3D code data
● ● ● ●

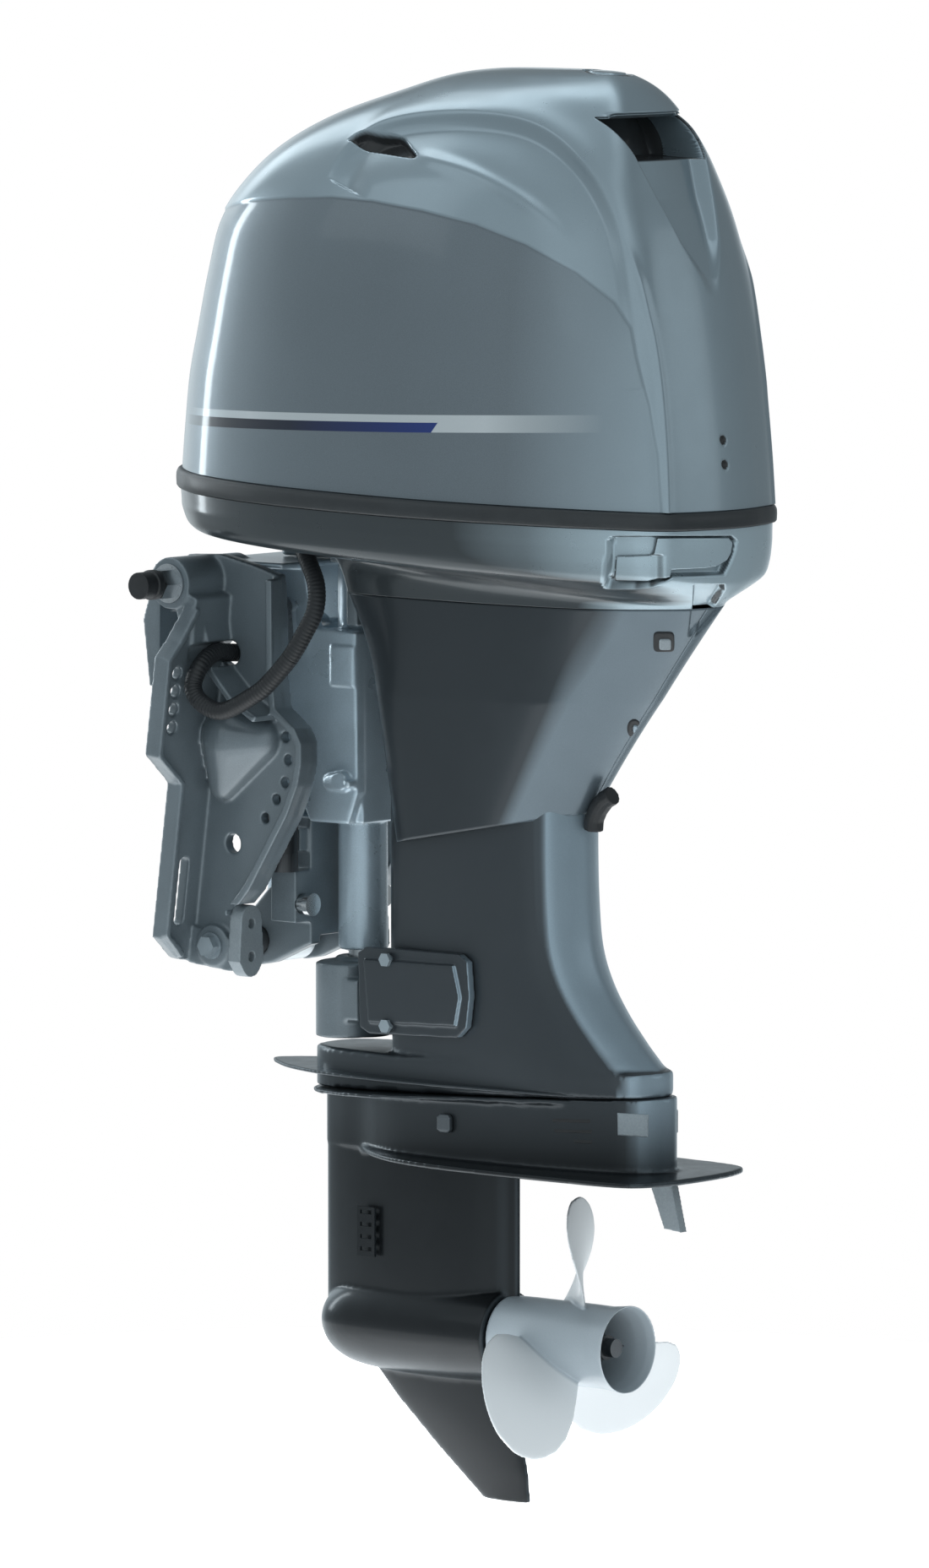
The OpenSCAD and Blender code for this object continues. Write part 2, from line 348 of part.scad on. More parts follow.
module bearing_carrier() { color("#70797f") difference() {
  union() { xbar(274, 299, 0, prop_z, 36); xbar(272.5, 274, 0, prop_z, 20); }
  xbar(260, 310, 0, prop_z, 12 + run); for (a = [45:90:315]) translate([0, 0, prop_z]) rotate([a, 0, 0]) xbar(284, 310, 0, 26, 5, 24); } }

// ---- propeller -----------------------------------------------------------------
module propeller_shaft() { color("#b4b9bc") { xbar(192, 396, 0, prop_z, 12); xbar(396, 432, 0, prop_z, 9); } }
function chord(r) = lookup(r, [[36,72],[55,92],[80,116],[100,124],[115,118],[127,98],[135,74],[140,48],[143,20]]);
function rake(r) = 2 + 0.16*(r - 36);
function skew(r) = 9 - 14*pow((r - 36)/107, 2);
function bt(r) = 3.0 + 5.0*(1 - (r - 36)/107);
function blade_pt(r, u, side) = let (b = atan2(pitch, 2*PI*r), c = chord(r), a = skew(r) + u*c*cos(b)/r*180/PI, th = bt(r)*(1 - 3.4*u*u)/2*side, x = 372 + rake(r) - u*c*sin(b) + th*cos(b), aa = a + th*sin(b)/r*180/PI) [x, r*sin(aa), r*cos(aa)];
module blade() { us = [-0.5, -0.42, -0.28, -0.1, 0.1, 0.28, 0.42, 0.5];
  loft([for (r = [36, 50, 66, 82, 98, 112, 124, 133, 139, 142.4]) let (R = min(r, prop_r)) concat([for (u = us) blade_pt(R, u, 1)], [for (k = [6:-1:1]) blade_pt(R, us[k], -1)])], flip = true); }
module propeller() { color("#c8ced2") translate([0, 0, prop_z]) {
  difference() {
    rotate([0, 90, 0]) rotate_extrude($fn = 64) polygon([[34,301],[39,301],[40,330],[40,400],[39.5,425],[42.5,447],[39.5,447],[36,425],[35.5,400],[34,330]]);
  }
  rotate([0, 90, 0]) rotate_extrude($fn = 48) polygon([[12.02,304],[20,304],[21,396],[12.02,396]]);
  for (k = [0:2]) rotate([120*k + 60, 0, 0]) translate([315, -3, 19.6]) cube([75, 6, 15.8]);
  for (k = [0:blades-1]) rotate([-360*k/blades, 0, 0]) blade();
} }
module propeller_nut() { color("#565c60") translate([0, 0, prop_z]) { difference() { union() { xbar(396.2, 401, 0, 0, 19); xbar(401, 414, 0, 0, 14.5, 6); xbar(414, 421, 0, 0, 12, 24); } xbar(390, 430, 0, 0, 9.02); translate([414.5, -20, -1.6]) cube([10, 40, 3.2]); }
    translate([426, 0, 0]) ybar(0, 0, 1.4, 9.4, 17, 16); } }

// ---- cowling -------------------------------------------------------------------
module top_cowl() { color("#6e7f88") difference() {
  loft(concat([for (i = [len(levels)-1:-1:0]) cowl_ring(levels[i], cowl_wall + (i > 6 ? (i-6)*1.2 : 0), i > 6 ? 4 : i > 4 ? 2 : 0)], [for (L = levels) cowl_ring(L, 0, 0)]));
  // air intake at the top of the rear face, and its two side vents
  translate([470, -34, 398]) rotate([0, -12, 0]) cube([80, 68, 44]);
} }
module cowl_seal() { color("#2d3236")
  let (f = function(w, x) scaled(outline(cowl_h), -56 - x, 574 + x, w))
  loft([lift(f(195.5, 4), 92, 72, -56, 574), lift(f(196, 4.5), 104, 83, -56, 574), lift(f(194, 2.5), 110.6, 88.6, -56, 574), lift(f(184, -8), 110.6, 88.6, -56, 574), lift(f(184, -8), 92, 72, -56, 574)], wrap = true); }
bc = [[0, 91.6, 71.6], [0.01, 72, 52], [0.05, 57, 36], [0.15, 50, 22], [0.4, 47, 12], [0.65, 44, 5], [0.82, 37, 1], [0.94, 20, -2], [1, -4.6, -4.6]];
function bc_ring(b, t) = let (O = mixo(inset(outline(cowl_h), t), inset(outline(ap_top), t), b[0])) lift(O, b[1], b[2], -56 + 261*b[0], 574 - 28*b[0]);
module bottom_cowl() { color("#66757d") difference() {
  loft(concat([for (b = bc) bc_ring(b, 0)], [for (i = [len(bc)-1:-1:0]) let (b = bc[i], k = i == 0 || i == len(bc)-1 ? 0 : 3.5) bc_ring([b[0], b[1] + k, b[2] + k], 4)]), wrap = true, flip = true);
  // pocket of the latch lever, in the port quarter
  translate([500, -130, 16]) cube([90, 150, 48]);
  zbar(131, -108, 20, 75, 12);
  translate([131, -108, 45]) rotate([0, 128, -32]) cylinder(r = 10, h = 30);
} }
module cowl_latch() { color("#6f8089") translate([0, 0, 20])
  linear_extrude(40) polygon([[508,-110],[546,-86],[559,-72],[567,-40],[571,-8],[571,16],[566,16],[566,-8],[562,-39],[555,-69],[543,-82],[506,-106]]); }

// ---- power head ---------------------------------------------------------------
bores = [96, 168, 240, 312];
module cylinder_block() { color("#4d555a") difference() {
  union() { translate([172, -78, 60]) cube([212, 156, 288]); translate([200, -86, 70]) cube([60, 172, 268]); }
  zbar(drive_x, 0, 66, 342, 58);
  zbar(drive_x, 0, 50, 360, 18.1);
  for (z = bores) xbar(260, 400, 0, z, 32.5);
} }
module cylinder_head() { color("#59626a") difference() {
  union() { translate([384.2, -72, 64]) cube([52, 144, 280]); translate([436, -56, 70]) cube([48, 112, 268]); }
  for (z = bores) xbar(380, 396, 0, z, 30);
  zbar(452, 28, 60, 350, 15); } }
module crankshaft() { color("#9aa1a5") { zbar(drive_x, 0, 60, 100, 18.05); zbar(drive_x, 0, 308, 372, 18.05);
  for (k = [0:3]) translate([drive_x, 0, bores[k] - 22]) rotate([0, 0, k == 0 || k == 3 ? 0 : 180]) { cylinder(r = 44, h = 9); translate([0, 0, 35]) cylinder(r = 44, h = 9); translate([30, 0, 8]) cylinder(r = 20, h = 28); }
  for (k = [0:2]) zbar(drive_x, 0, bores[k] + 21.9, bores[k+1] - 21.9, 18.05);
  difference() { zbar(drive_x, 0, 53, 60.2, 16); zbar(drive_x, 0, 50, 53.1, 9.1); }
  zbar(drive_x, 0, 352, 366, 24); } }
module flywheel() { color("#3b4145") difference() { union() { zbar(drive_x, 0, 372.2, 384, 96); zbar(drive_x, 0, 384, 396, 84); } zbar(drive_x, 0, 384, 400, 70); zbar(drive_x, 0, 370, 400, 8); for (a = [0:60:300]) translate([drive_x, 0, 0]) rotate([0, 0, a]) zbar(45, 0, 370, 400, 12); } }
module camshaft() { color("#9aa1a5") { zbar(452, 28, 62, 352, 11); for (k = [0:7]) translate([452, 28, 80 + 34*k]) rotate([0, 0, 90*k]) translate([2.4, 0, 0]) cylinder(r = 11.8, h = 12); zbar(452, 28, 351, 365, 44); } }
module intake_manifold() { color("#23272a") difference() {
  union() { translate([212, -142, 84]) cube([170, 46, 240]); for (z = bores) ybar(400, z, 15, -118, -72.4); for (z = bores) translate([380, -124, z - 15]) cube([32, 20, 30]); xbar(150, 214, -118, 290, 27); }
  xbar(140, 260, -118, 290, 22); zbar(176, -118, 250, 330, 3.05); } }
module throttle_shaft() { color("#b0a06a") { zbar(176, -118, 262, 326, 3); difference() { translate([176, -118, 290]) rotate([0, 90, 0]) rotate([0, 0, 0]) translate([0, 0, -1]) cylinder(r = 21.6, h = 2); } translate([160, -121, 322]) cube([34, 6, 4]); } }
module starter_motor() { color("#1f2326") { zbar(134, 92, 150, 300, 34); zbar(134, 92, 300, 330, 16); translate([150, 56, 160]) cube([21.6, 30, 120]); } }
module harness_upper() { color("#17191b") hose(route([for (i = [0:5]) harness_route[i]], 3), 8); }
module harness_lower() { color("#17191b") hose(route(concat([[143.7,-143.6,-66.6]], [for (i = [6:14]) harness_route[i]]), 3), 8); }

port_clamp_bracket();
starboard_clamp_bracket();
tilt_tube();
tilt_tube_nuts();
tilt_tube_cap();
lower_tie_tube();
tie_bolt();
bracket_anodes();
trim_unit_housing();
trim_motor();
trim_rams();
tilt_cylinder();
tilt_rod();
swivel_bracket();
swivel_bushes();
tilt_support_lever();
steering_shaft();
steering_bracket();
rubber_mounts();
lower_yoke();
lower_mount_covers();
cover_bolts();
exhaust_guide();
oil_pan();
upper_case();
apron_port();
apron_starboard();
exhaust_outlet();
apron_plugs();
splash_plate();
lower_case();
water_inlet_screens();
trim_tab();
gearcase_anode();
water_pump_housing();
water_pump_impeller();
driveshaft();
pinion_gear();
forward_gear();
reverse_gear();
clutch_dog();
shift_rod();
bearing_carrier();
propeller_shaft();
propeller();
propeller_nut();
bottom_cowl();
cowl_seal();
top_cowl();
cowl_latch();
cylinder_block();
cylinder_head();
crankshaft();
flywheel();
camshaft();
intake_manifold();
throttle_shaft();
starter_motor();
harness_upper();
harness_lower();
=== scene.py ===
import bpy, bmesh, json, math
import numpy as np
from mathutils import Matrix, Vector

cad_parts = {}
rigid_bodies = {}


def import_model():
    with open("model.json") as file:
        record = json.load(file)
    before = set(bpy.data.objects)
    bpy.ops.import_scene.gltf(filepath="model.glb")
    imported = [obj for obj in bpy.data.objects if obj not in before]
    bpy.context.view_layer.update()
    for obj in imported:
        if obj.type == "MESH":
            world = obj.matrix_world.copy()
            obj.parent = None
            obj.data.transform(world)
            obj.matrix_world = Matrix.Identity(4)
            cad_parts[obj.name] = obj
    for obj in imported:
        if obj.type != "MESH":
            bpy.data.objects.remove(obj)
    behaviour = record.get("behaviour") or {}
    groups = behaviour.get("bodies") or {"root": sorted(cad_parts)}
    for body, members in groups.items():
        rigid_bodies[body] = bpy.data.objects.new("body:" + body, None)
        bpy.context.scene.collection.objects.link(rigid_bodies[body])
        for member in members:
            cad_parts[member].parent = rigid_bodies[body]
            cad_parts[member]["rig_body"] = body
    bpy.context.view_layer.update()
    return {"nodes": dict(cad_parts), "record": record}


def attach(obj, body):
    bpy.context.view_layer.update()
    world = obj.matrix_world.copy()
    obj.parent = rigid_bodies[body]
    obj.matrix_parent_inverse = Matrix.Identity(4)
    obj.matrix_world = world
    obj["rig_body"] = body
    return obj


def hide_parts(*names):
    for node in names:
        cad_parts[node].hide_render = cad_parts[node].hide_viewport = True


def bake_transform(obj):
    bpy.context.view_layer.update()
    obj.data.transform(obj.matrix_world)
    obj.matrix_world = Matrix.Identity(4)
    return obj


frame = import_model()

NODES = frame["nodes"]
MM = 0.001

# ------------------------------------------------------------------ camera
A, E = math.radians(40.0), math.radians(5.5)
back = Vector((math.sin(A) * math.cos(E), -math.cos(A) * math.cos(E), math.sin(E)))
cam_d = bpy.data.cameras.new("camera")
cam = bpy.data.objects.new("camera", cam_d)
bpy.context.scene.collection.objects.link(cam)
cam.location = Vector((0.243, 0, -0.190)) + back * 11.26
cam.rotation_euler = back.to_track_quat("Z", "Y").to_euler()
cam_d.sensor_width = 36
cam_d.lens = 36 * 13900 / 1857
cam_d.clip_end = 200
bpy.context.scene.camera = cam
bpy.context.scene.view_settings.view_transform = "Standard"

# ------------------------------------------------------------------ shader helpers
def new_mat(name):
    m = bpy.data.materials.new(name)
    m.use_nodes = True
    nt = m.node_tree
    nt.nodes.clear()
    out = nt.nodes.new("ShaderNodeOutputMaterial")
    b = nt.nodes.new("ShaderNodeBsdfPrincipled")
    nt.links.new(b.outputs[0], out.inputs[0])
    return m, nt, b

def noise(nt, scale, detail=4, rough=0.6, coord=None, dist=0.0):
    if coord is None:
        tc = nt.nodes.new("ShaderNodeTexCoord"); coord = tc.outputs["Object"]
    n = nt.nodes.new("ShaderNodeTexNoise")
    n.inputs["Scale"].default_value = scale
    n.inputs["Detail"].default_value = detail
    n.inputs["Roughness"].default_value = rough
    n.inputs["Distortion"].default_value = dist
    nt.links.new(coord, n.inputs["Vector"])
    return n.outputs["Fac"]

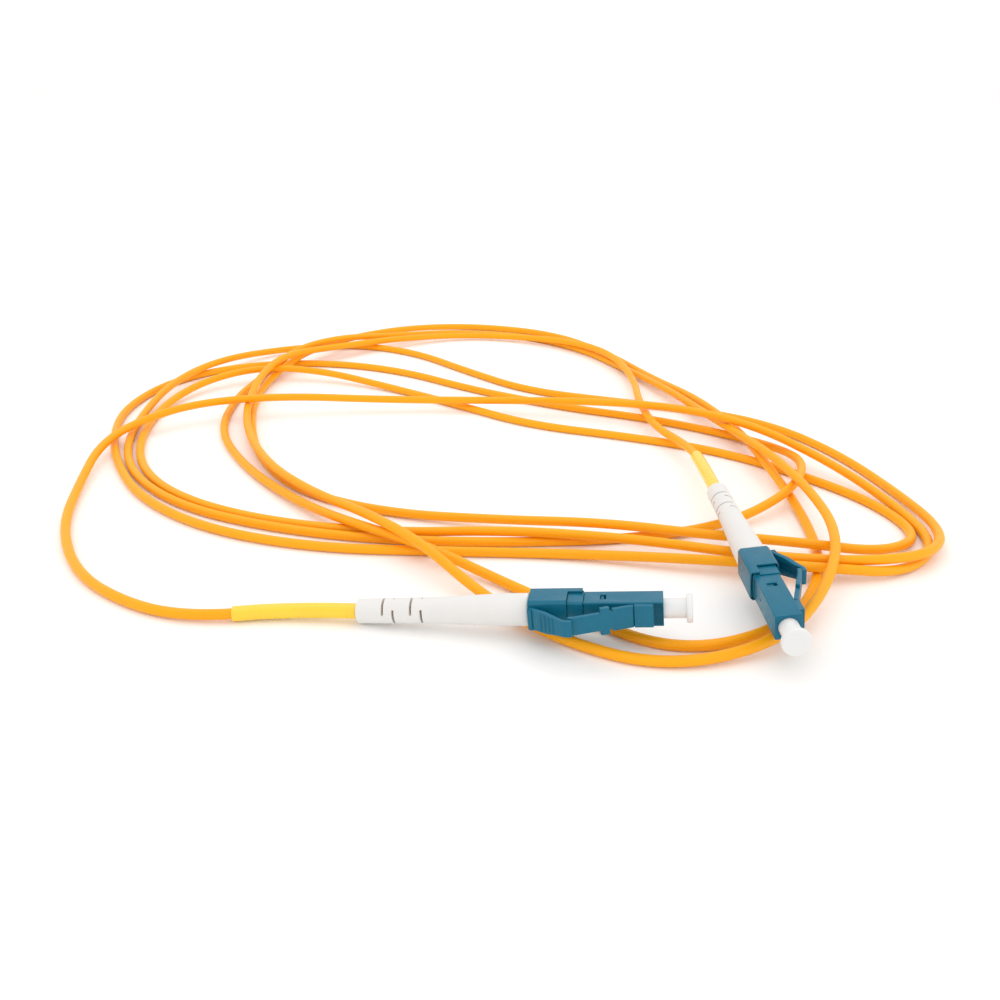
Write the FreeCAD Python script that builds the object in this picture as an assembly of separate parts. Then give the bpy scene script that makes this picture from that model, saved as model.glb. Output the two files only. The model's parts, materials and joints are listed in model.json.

● ● ● ●

## Short exercise
Search the data above for the string "None" and return every line that has it.

## Answer for this exercise
            obj.parent = None
        rigid_bodies[body] = bpy.data.objects.new("body:" + body, None)
def noise(nt, scale, detail=4, rough=0.6, coord=None, dist=0.0):
    if coord is None:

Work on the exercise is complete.